I'm confused on this flooding ?

please explain what happens exactly

Reactions: Like 1


----------



## Mahir (17/2/18)

vicTor said:


> I'm confused on this flooding ?
> 
> please explain what happens exactly



I'm not good at explaining but think of it as filling your tank without wicking it. Lol. In top airflow RTA's flooding results in harsh spit back and gurgling

Reactions: Thanks 1


----------



## vicTor (17/2/18)

the first I hear of this with the Zeus, never once had this with mine

@NATE_ZA let us know further how it goes please

Reactions: Like 1


----------



## Room Fogger (17/2/18)

NATE_ZA said:


> I will be jumping on Google now to see what i can find before i open and clean the whole tank. I am unfortunately in Pretoria but thank you that would have been awesome i know my coil building is absolute rubbish so there will be alot of trial and error but i guess thats how you learn


@NATE_ZA , did a rewick with pictures not so long ago, maybe it will clarify as I have never experienced this, especially after an overnight stand. See the link below.
https://www.ecigssa.co.za/if-you-were-going-to-buy-an-rta.t46608/page-2#post-631458

I works for me, maybe it can assist you as well. What I have found is that there can be a bit of spitback on refilling, I attribute this to the good wicking speed and long wick leads to coil, but it is only for the first and/ or second drag.

Reactions: Winner 1


----------



## NATE_ZA (17/2/18)

Room Fogger said:


> @NATE_ZA , did a rewick with pictures not so long ago, maybe it will clarify as I have never experienced this, especially after an overnight stand. See the link below.
> https://www.ecigssa.co.za/if-you-were-going-to-buy-an-rta.t46608/page-2#post-631458
> 
> I works for me, maybe it can assist you as well. What I have found is that there can be a bit of spitback on refilling, I attribute this to the good wicking speed and long wick leads to coil, but it is only for the first and/ or second drag.
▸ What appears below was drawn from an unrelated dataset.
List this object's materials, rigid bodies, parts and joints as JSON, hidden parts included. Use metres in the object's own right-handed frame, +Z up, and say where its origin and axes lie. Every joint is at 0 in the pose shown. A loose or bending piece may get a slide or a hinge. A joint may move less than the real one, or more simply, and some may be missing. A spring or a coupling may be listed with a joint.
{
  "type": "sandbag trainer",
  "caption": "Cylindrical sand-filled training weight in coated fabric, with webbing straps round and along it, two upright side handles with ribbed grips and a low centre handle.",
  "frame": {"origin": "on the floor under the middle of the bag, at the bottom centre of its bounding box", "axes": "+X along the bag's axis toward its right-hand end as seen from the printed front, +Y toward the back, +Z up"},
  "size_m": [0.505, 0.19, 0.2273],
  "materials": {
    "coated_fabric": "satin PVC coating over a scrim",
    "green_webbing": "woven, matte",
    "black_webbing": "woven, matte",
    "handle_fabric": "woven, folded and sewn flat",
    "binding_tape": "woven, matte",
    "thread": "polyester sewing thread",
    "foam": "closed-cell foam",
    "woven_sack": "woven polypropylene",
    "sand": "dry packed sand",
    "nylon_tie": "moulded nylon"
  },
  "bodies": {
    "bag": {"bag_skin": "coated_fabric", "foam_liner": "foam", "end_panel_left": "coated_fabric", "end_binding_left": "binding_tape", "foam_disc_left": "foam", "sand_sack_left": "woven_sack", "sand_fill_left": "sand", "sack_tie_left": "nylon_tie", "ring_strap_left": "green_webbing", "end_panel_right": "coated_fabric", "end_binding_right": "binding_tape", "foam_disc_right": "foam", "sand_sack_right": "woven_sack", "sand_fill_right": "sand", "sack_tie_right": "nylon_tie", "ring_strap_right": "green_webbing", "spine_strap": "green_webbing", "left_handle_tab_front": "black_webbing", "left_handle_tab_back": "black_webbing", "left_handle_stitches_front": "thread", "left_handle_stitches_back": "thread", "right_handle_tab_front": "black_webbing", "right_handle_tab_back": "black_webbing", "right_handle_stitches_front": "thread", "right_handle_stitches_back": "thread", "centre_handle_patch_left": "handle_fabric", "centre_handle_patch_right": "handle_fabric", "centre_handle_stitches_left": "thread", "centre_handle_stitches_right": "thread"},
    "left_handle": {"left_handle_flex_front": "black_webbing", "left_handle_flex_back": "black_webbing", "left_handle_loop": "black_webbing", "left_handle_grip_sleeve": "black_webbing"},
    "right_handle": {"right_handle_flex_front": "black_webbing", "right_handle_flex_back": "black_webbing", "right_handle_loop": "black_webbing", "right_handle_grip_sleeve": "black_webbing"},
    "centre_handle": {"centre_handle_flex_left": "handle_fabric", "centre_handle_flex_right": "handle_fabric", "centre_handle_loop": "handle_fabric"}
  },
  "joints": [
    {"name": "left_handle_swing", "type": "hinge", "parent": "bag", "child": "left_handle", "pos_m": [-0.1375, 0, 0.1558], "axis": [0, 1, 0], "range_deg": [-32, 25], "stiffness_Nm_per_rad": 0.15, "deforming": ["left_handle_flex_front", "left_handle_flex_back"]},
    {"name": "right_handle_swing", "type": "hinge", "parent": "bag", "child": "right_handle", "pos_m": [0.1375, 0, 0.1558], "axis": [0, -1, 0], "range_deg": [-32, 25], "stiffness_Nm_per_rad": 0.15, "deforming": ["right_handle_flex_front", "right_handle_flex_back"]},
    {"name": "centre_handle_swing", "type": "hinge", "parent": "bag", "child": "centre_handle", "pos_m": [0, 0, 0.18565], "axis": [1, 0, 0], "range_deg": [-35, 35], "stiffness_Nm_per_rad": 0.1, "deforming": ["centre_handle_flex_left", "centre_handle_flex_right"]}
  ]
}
Thank you that helped alot i am now how ever getting dry hits after that. I am how ever thinking of just selling my whole kit and quiting completely lol. Its so much effort

Reactions: Like 1


----------



## Room Fogger (17/2/18)

NATE_ZA said:


> Thank you that helped alot i am now how ever getting dry hits after that. I am how ever thinking of just selling my whole kit and quiting completely lol. Its so much effort


Sorry to hear that man, then it is too much wicking. Although we love quitters, that applies only to smoking, not vaping, give it another go. I rewicked a couple of times in one night to get it right!
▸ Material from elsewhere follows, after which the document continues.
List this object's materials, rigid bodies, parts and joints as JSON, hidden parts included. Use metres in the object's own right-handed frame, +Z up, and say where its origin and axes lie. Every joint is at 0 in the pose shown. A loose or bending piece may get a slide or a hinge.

Reactions: Like 2 | Agree 2


----------



## NATE_ZA (17/2/18)

Room Fogger said:


> Sorry to hear that man, then it is too much wicking. Although we love quitters, that applies only to smoking, not vaping, give it another go. I rewicked a couple of times in one night to get it right!


Thanks man but after sitting for 3 hours and failing miserably im a lost cause lol

Reactions: Like 2


----------



## Room Fogger (17/2/18)

NATE_ZA said:


> Thanks man but after sitting for 3 hours and failing miserably im a lost cause lol


The Zeus is a bit finicky in its ways that may cause problems for people just starting out or converting from remade coils in some other devices. I think you need to get a more forgiving RTA to use, the OBS engine or Nano versions are a lot more forgiving when it comes to wicking, and I am sure there are numerous others that I cannot even think of right now.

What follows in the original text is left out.